En apparence, le train des choses est toujours le même : la machine n’a pas cessé de marcher, les exercices scolaires se succèdent avec la régularité et dans leur ordre habituels. Singulier spectacle et plus singulier contraste encore ! dans ce Paris agité par tant de secousses violentes, parmi tant de ruines et de catastrophes, en pleine terreur, quand tout croule et s’effondre, quand de l’ancien régime il ne reste plus rien, pas même le roi, une seule chose est demeurée fixe, immuable dans ses habitudes et dans ses traditions : la Sorbonne. Au mois de juillet 1793, quelques jours après la mort de Marat, les compositions du concours général entre les collèges de Paris eurent lieu comme à l’accoutumée. Un peu plus tard, le 4 août, la distribution des prix se fit également avec le cérémonial et la pompe d’usage. L’emplacement seul avait été changé ; par une innovation toute révolutionnaire, ce ne fut pas cette fois sous les murs aristocratiques de la vieille maison de Richelieu que les lauréats vinrent recevoir leurs couronnes ; elles leur furent données en un lieu plus approprié aux circonstances, dans la salle même des Jacobins ; Des députations de la convention, du tribunal criminel, du tribunal de cassation et de tous les corps administratifs et judiciaires siégeaient dans l’assemblée. Plusieurs discours furent prononcés, entr’autres un du citoyen Dufourny, membre du directoire, qui commençait par ces mots empruntés à la Marseillaise : « Enfans de la patrie, le jour de gloire est arrivé ! » et qui continuait par ceux-ci : « Que vos âmes, enfans de l’égalité, ne s’effraient pas de ce que vos fronts seront un moment ceints de ces couronnes, car ces couronnes ne sont pas celles de l’orgueil, ni celles de la tyrannie ; ce sont les couronnes de l’émulation, des talens qui ont fondé, illustré et défendu les républiques. »
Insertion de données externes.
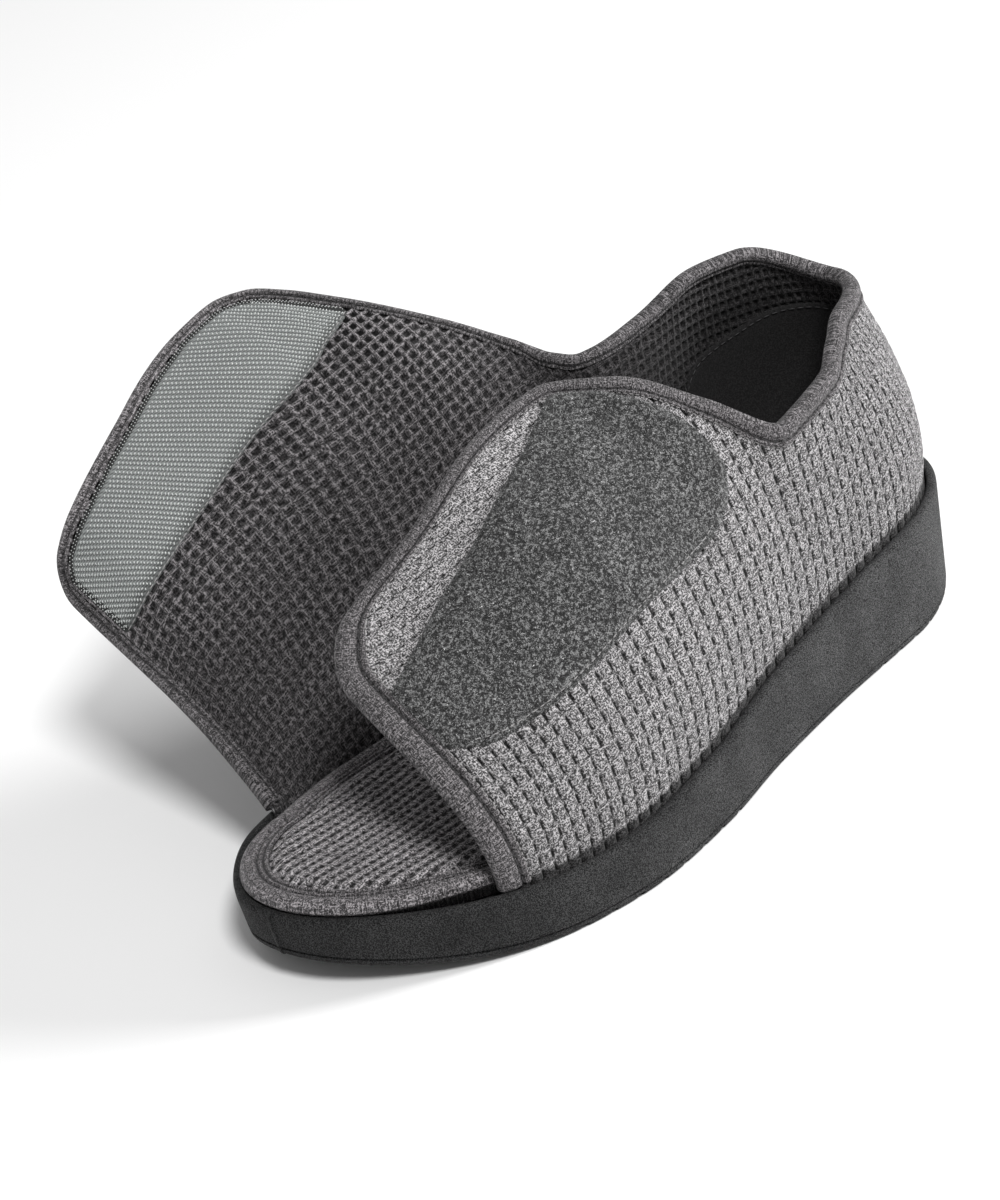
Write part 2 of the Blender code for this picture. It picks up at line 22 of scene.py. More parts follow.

Après cette harangue enflammée, le doyen des délégués de la convention s’assit au fauteuil et prit à son tour la parole ; puis le citoyen Crouzet, principal du collège du Panthéon, lut un poème sur la liberté, où personne ne vit une satire et qui fut couvert d’applaudissemens. Mais cette pompeuse journée était la dernière que le sort réservât à l’Université, et l’hymne de Crouzet, le suprême accent qu’elle dût faire entendre, son chant du cygne. À quatre jours de là, le 8 août 1793, un premier décret supprimait brutalement « toutes les académies et sociétés littéraires patentées ou dotées par la nation. »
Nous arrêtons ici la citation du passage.